Pakistan has for decades balanced its close ties with America with support for the Taliban. Osama bin Laden went into hiding in Pakistan after he was forced to flee Taliban protection.

And the group’s leading council is still known as the “Quetta shura”. Turkey’s foreign minister, Mevlut Cavusoglu, has said he “views positively” the messages the Taliban have been sending, and that Turkey is in dialogue with all sides.

Even India, which has opposed the Taliban as strongly as Pakistan has backed them, is reported to have opened discreet talks with the group.

All of this suggests that it will be hard for America and its allies to prevent Taliban from achieving diplomatic recognition.

In a conversation with President Joe Biden on 17 Aug, Boris Johnson, Britain’s prime minister, agreed to convene next week a virtual summit of G7 group of rich countries (which Britain currently chairs) to discuss how to approach the new order.

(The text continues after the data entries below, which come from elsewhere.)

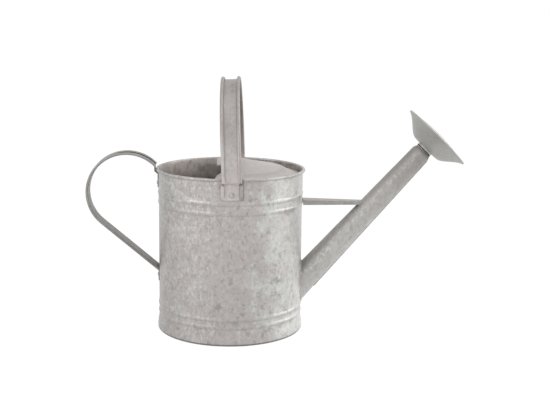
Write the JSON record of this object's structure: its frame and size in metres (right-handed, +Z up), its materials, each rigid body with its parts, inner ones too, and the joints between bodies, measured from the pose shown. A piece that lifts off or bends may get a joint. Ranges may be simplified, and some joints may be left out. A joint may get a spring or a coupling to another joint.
{
  "type": "watering can",
  "caption": "Round galvanised steel watering can with a rolled rim, half cover, arched carrying handle, looped pouring handle and a braced spout with a domed push-fit rose.",
  "frame": {"origin": "centre of the circle that the can's foot stands on, on the ground", "axes": "+Z up along the can's axis, +X towards the spout and the rose, +Y to the can's left as seen from behind the pouring handle"},
  "size_m": [0.5253, 0.2194, 0.3534],
  "materials": {
    "wall_zinc": "weathered galvanised zinc, dull with a faint spangle",
    "base_zinc": "weathered galvanised zinc, dull with a faint spangle",
    "cover_zinc": "weathered galvanised zinc, dull with a faint spangle",
    "handle_zinc": "weathered galvanised zinc, dull with a faint spangle",
    "pouring_handle_zinc": "weathered galvanised zinc, dull with a faint spangle",
    "rivet_zinc": "weathered galvanised zinc, dull with a faint spangle",
    "spout_zinc": "weathered galvanised zinc, dull with a faint spangle",
    "brace_zinc": "weathered galvanised zinc, dull with a faint spangle",
    "neck_zinc": "weathered galvanised zinc, dull with a faint spangle",
    "rose_zinc": "weathered galvanised zinc, dull with a faint spangle",
    "face_zinc": "weathered galvanised zinc, dull with a faint spangle",
    "seal_rubber": "matt black"
  },
  "bodies": {
    "can": {"body_wall": "wall_zinc", "base_pan": "base_zinc", "half_cover": "cover_zinc", "top_handle": "handle_zinc", "top_handle_front_rivet": "rivet_zinc", "top_handle_rear_rivet": "rivet_zinc", "back_handle": "pouring_handle_zinc", "back_handle_upper_rivet": "rivet_zinc", "back_handle_lower_rivet": "rivet_zinc", "spout_tube": "spout_zinc", "spout_brace": "brace_zinc"},
    "seal": {"rose_seal_ring": "seal_rubber"},
    "rose": {"rose_neck": "neck_zinc", "rose_cone": "rose_zinc", "rose_face": "face_zinc"}
  },
  "joints": [
    {"name": "rose_pull", "type": "slide", "parent": "can", "child": "seal", "axis": [0.7009, 0, 0.7133], "range_m": [0, 0.04]},
    {"name": "rose_twist", "type": "hinge", "parent": "seal", "child": "rose", "pos_m": [0.26855, 0, 0.2522], "axis": [0.7009, 0, 0.7133], "continuous": true}
  ]
}
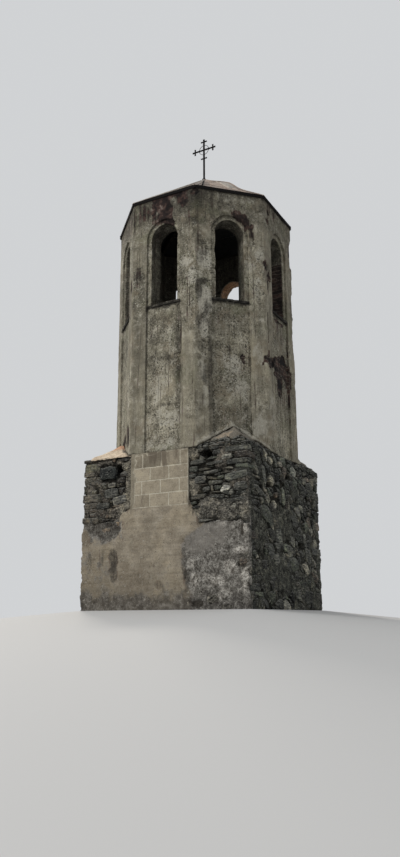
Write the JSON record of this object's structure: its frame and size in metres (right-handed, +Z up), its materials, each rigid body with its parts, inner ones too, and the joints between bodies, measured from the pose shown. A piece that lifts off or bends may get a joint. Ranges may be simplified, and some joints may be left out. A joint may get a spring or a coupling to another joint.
{
  "type": "church bell tower",
  "caption": "Free-standing octagonal church bell tower: square rubble base with a walled-up doorway, rendered shaft with arched belfry openings, low sheet roof and iron cross.",
  "frame": {"origin": "on the ground, at the middle of the square base", "axes": "+Z up, +X to the right when facing the walled-up doorway, which faces -Y"},
  "size_m": [4.016, 4.016, 11.988],
  "materials": {
    "rubble": "rough schist and river stones in lime mortar",
    "mortar_cap": "rough mortar over rubble",
    "shaft_render": "weathered cement and lime render with streaks and lichen",
    "block_infill": "sand-cement blocks with light joints",
    "lintel_stone": "rough stone",
    "cement_coat": "hand-thrown cement coat, stained",
    "sill_cement": "weathered cement",
    "timber": "old unplaned timber",
    "eave_timber": "dark weathered board",
    "roof_sheet": "dull galvanised sheet",
    "lifted_sheet": "faded pinkish sheet",
    "wrought_iron": "black forged iron"
  },
  "bodies": {
    "root": {"arch_head_back": "shaft_render", "arch_head_back_left": "shaft_render", "arch_head_back_right": "shaft_render", "arch_head_front": "shaft_render", "arch_head_front_left": "shaft_render", "arch_head_front_right": "shaft_render", "arch_head_left": "shaft_render", "arch_head_right": "shaft_render", "base_back_wall": "rubble", "base_front_wall_left": "rubble", "base_front_wall_right": "rubble", "base_left_wall": "rubble", "base_right_wall": "rubble", "belfry_floor": "timber", "belfry_joists": "timber", "broach_back_left": "mortar_cap", "broach_back_right": "mortar_cap", "broach_front_left": "mortar_cap", "broach_front_right": "mortar_cap", "corner_pier_1": "shaft_render", "corner_pier_2": "shaft_render", "corner_pier_3": "shaft_render", "corner_pier_4": "shaft_render", "corner_pier_5": "shaft_render", "corner_pier_6": "shaft_render", "corner_pier_7": "shaft_render", "corner_pier_8": "shaft_render", "door_lintel": "lintel_stone", "doorway_infill": "block_infill", "eave_board": "eave_timber", "front_render_coat": "cement_coat", "hip_rafters": "timber", "iron_cross": "wrought_iron", "king_post": "timber", "lifted_roof_sheet": "lifted_sheet", "panel_wall_back": "shaft_render", "panel_wall_back_left": "shaft_render", "panel_wall_back_right": "shaft_render", "panel_wall_front": "shaft_render", "panel_wall_front_left": "shaft_render", "panel_wall_front_right": "shaft_render", "panel_wall_left": "shaft_render", "panel_wall_right": "shaft_render", "roof_covering": "roof_sheet", "wall_plate": "timber", "window_sills": "sill_cement"}
  },
  "joints": []
}
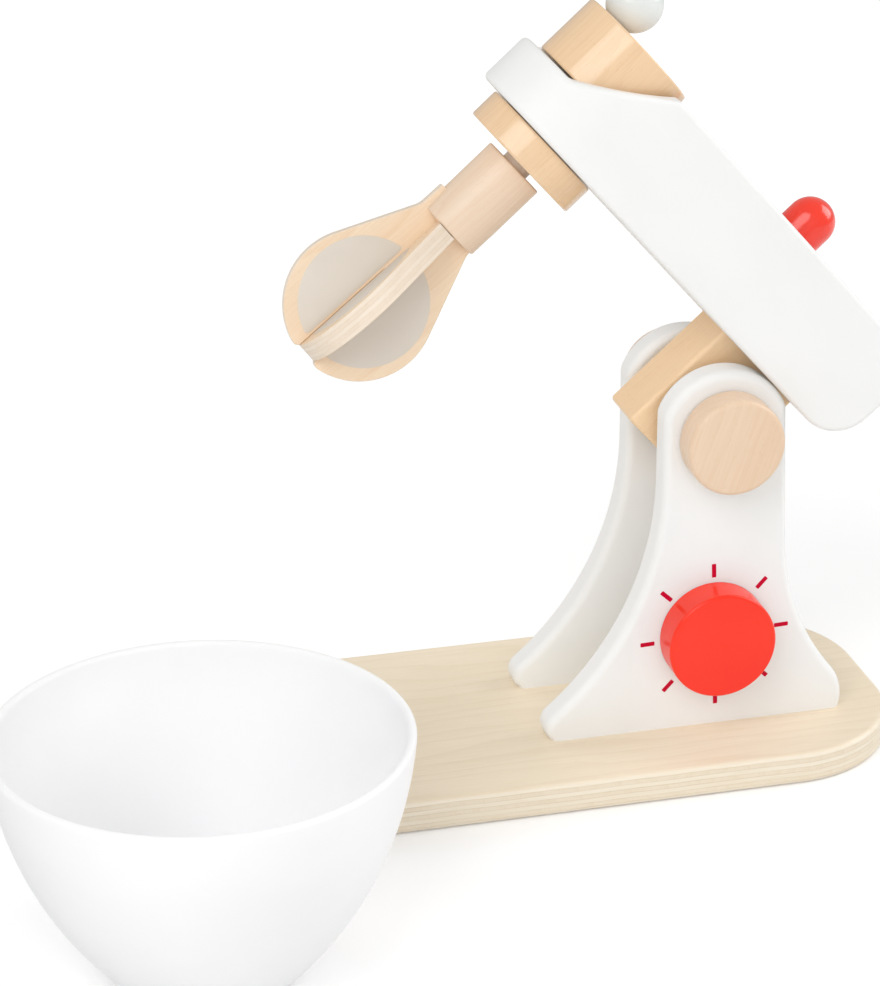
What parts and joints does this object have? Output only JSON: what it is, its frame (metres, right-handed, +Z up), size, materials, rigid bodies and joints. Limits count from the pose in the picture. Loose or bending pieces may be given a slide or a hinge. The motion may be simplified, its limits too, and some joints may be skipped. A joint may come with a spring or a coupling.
{
  "type": "toy stand mixer",
  "caption": "Wooden toy stand mixer: plywood base, white uprights, tilting arm, hand-cranked crossed whisk, red dial, and a loose white bowl.",
  "frame": {"origin": "on the table, in the base board's underside, right below the arm's pivot", "axes": "+Z up, -X towards the whisk end, +Y towards the plain upright, away from the dial"},
  "size_m": [0.3464, 0.2544, 0.2856],
  "materials": {
    "plywood": "clear matt lacquer over birch plywood with visible layers at the edge",
    "blade_plywood": "thin plywood with a pale grey painted disc on each face",
    "beech": "fine sanded beech with a clear matt lacquer",
    "white_paint": "satin white paint on wood",
    "red_paint": "glossy red paint on wood",
    "grey_paint": "glossy pale grey paint on a wooden ball",
    "zinc_steel": "zinc plated steel",
    "bowl_white": "smooth matt white"
  },
  "bodies": {
    "root": {"base_board": "plywood", "left_upright": "white_paint", "right_upright": "white_paint", "upright_screws": "zinc_steel"},
    "arm": {"arm_beam": "white_paint", "hinge_block": "beech", "block_dowels": "beech", "pivot_dowel": "beech", "left_pivot_cap": "beech", "right_pivot_cap": "beech", "left_pivot_washer": "beech", "right_pivot_washer": "beech", "start_button": "red_paint"},
    "crank": {"crank_drum": "beech", "crank_knob": "grey_paint", "crank_knob_peg": "beech", "drive_shaft": "beech", "drive_collar": "beech"},
    "whisk": {"whisk_stem": "beech", "whisk_chuck": "beech", "front_whisk_blade": "blade_plywood", "cross_whisk_blade": "blade_plywood"},
    "dial": {"dial_knob": "red_paint", "dial_screw": "zinc_steel", "dial_washer": "zinc_steel"},
    "bowl": {"mixing_bowl": "bowl_white"}
  },
  "joints": [
    {"name": "arm_tilt", "type": "hinge", "parent": "root", "child": "arm", "pos_m": [0, 0, 0.1251], "axis": [0, 1, 0], "range_deg": [-48.5, 11.5]},
    {"name": "crank_spin", "type": "hinge", "parent": "arm", "child": "crank", "pos_m": [-0.07859, 0, 0.21393], "axis": [0.749, 0, 0.6626], "continuous": true},
    {"name": "whisk_pull", "type": "slide", "parent": "crank", "child": "whisk", "axis": [-0.749, 0, -0.6626], "range_m": [0, 0.015]},
    {"name": "dial_turn", "type": "hinge", "parent": "root", "child": "dial", "pos_m": [-0.0028, -0.034, 0.0488], "axis": [0, 1, 0], "continuous": true},
    {"name": "bowl_lift", "type": "slide", "parent": "root", "child": "bowl", "axis": [0, 0, 1], "range_m": [0, 0.06]}
  ]
}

He has argued against “anybody bilaterally recognising Taliban”. That, however, may be hard to stop.

But America and its allies still have ways to exert influence. The Wall Street Journal has reported that the Biden administration, besides stopping shipments of cash that it had been sending to the ousted government, is also blocking the Taliban’s access to Afghan government accounts managed by the Federal Reserve and other banks, and is trying to prevent them gaining access to foreign-exchange reserves held at the International Monetary Fund.

The Taliban, meanwhile, insist they will soon announce what they call an “inclusive Islamic” government.

If the Taliban keep that promise, and the government they unveil includes a variety of allegiances and ethnicities, it will make it hard to withhold recognition, especially if it includes women.

It is not surprising that America failed to turn Afghanistan into a democracy. Nation-building is difficult, and few imagined that it could become Switzerland. Nor was it unreasonable for Joe Biden to hasten the withdrawal.

The Taliban ‘victory’ against world’s sole super power is likely to embolden jihadists everywhere, who will take the Taliban’s victory as evidence that God is on their side.

The chaotic withdrawal does not, however, reduce the obligation of America and its allies to ordinary Afghans, but increases it. They should use what leverage they still have to urge moderation on the Taliban, especially in their treatment of women.

It appears that at the regional level there will be normal relations with the Taliban very soon. China, Russia, Iran, Pakistan, and the Central Asian states have long since come to terms with the Taliban.

The Taliban have built good bridges with these actors in recent years. Most Muslim-majority states are likely to readily recognize the Taliban.

Poorer people and the rural population in particular are expected to be glad that Afghanistan – if that is what happens – will have some peace and quiet that a certain degree of security will be guaranteed, even if it is by the Taliban.

Many will be relieved not to have to be constantly afraid of bomb attacks and military operations. Although the Taliban was a regime of terror, many people remember it as having been safe.

On the other hand, of course, many people are tremendously afraid of the regime. The female population, by and large, feels insecure.

They don’t know what will happen to them, whether they will be allowed to go to school, university, or work.

Therefore, one cannot give the regime a free pass for the time being. In regions that have been controlled by the Taliban for a long time, puritanical conditions prevail again in some cases.

Often, these are rural areas that one doesn’t see much of. Revenge actions have already taken place there, although the Taliban claim in their press conferences that there is an amnesty for all except known war criminals and warlords.

A more important actor in Afghanistan is the IS. It has carried out devastating attacks in recent months and years.

The IS and the Taliban are fighting each other. This has ideological and political reasons, but of course it is essentially about power.

The way the Biden administration is acting at the moment, the “War on Terror” seems to be over; they want to focus more on China and Russia.

But if the IS in Afghanistan becomes a serious threat to the West, one cannot rule out far-fetched possibility of the US and Europe working together with the Taliban to fight it.

— The writer is veteran journalist and a former editor based in Islamabad.